Still, there aren't any in-your-face political messages like "Power to the People." It's just not Amos' style. Like her previous work, it provides a peek into her life without revealing too much, weaving personal experience into creative license.

"I think the songs have their own birth certificates, and they come and visit me for a while," she said. "My duty really is to try and represent them, to make a container for them so that when they come to visit, you get a sense of who they are. Sometimes, that's quite different from who I am. But I feel like I am able to become more like clay, and they come and rework who I am while I'm singing their song."

Most people don't think of levity when they hear Amos and Folds' music. Some have joked that their pairing should have been called the "Depression Tour." While it's true they have a tendency to bare their souls in their work, there's also a subtle hint of dark humor. For example, on Amos' 2001 all-covers album, "Strange Little Girls," she donned costumes to illustrate the songs in the liner notes.

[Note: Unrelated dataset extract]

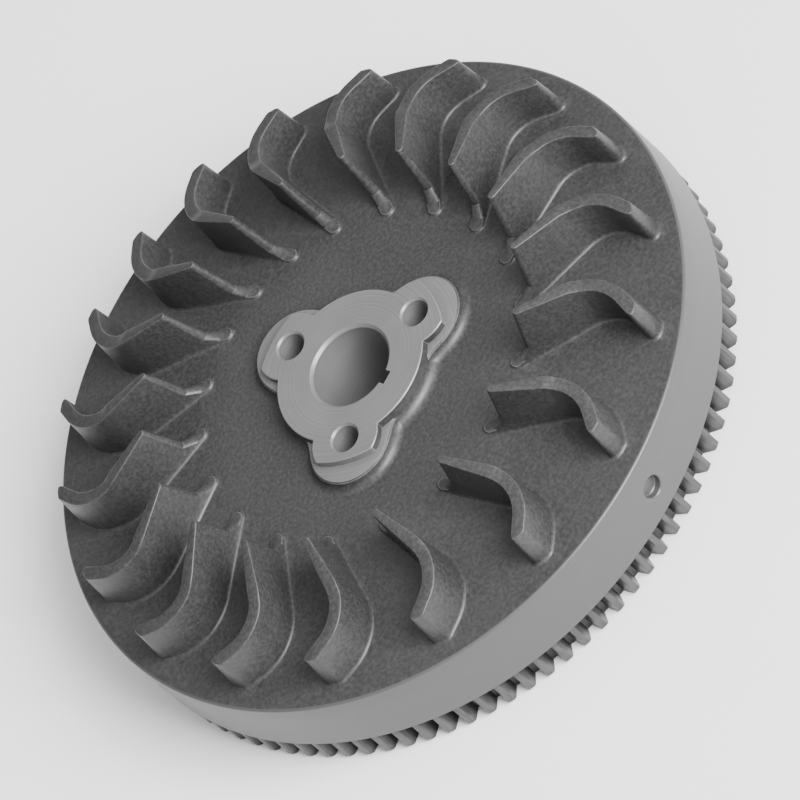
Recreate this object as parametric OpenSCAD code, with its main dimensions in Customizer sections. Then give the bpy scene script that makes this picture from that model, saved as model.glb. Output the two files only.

"I kinda felt like, because they were not my songs, I needed to have a relationship with them, and the women were the animus of the songs," Amos said. "My God, I haven't done pictures of my songs' animus yet, but that would be funny! (Pause.) I may do that tonight."

Folds' humor tends to be more overt. The title track of his latest CD, "Rockin' the Suburbs," pokes fun at rock-star angst. "Ya'll don't know what it's like, being male, middle-class and white," he sings. "I take the checks and face the facts, that some producer with computers fixes all my (crummy) tracks."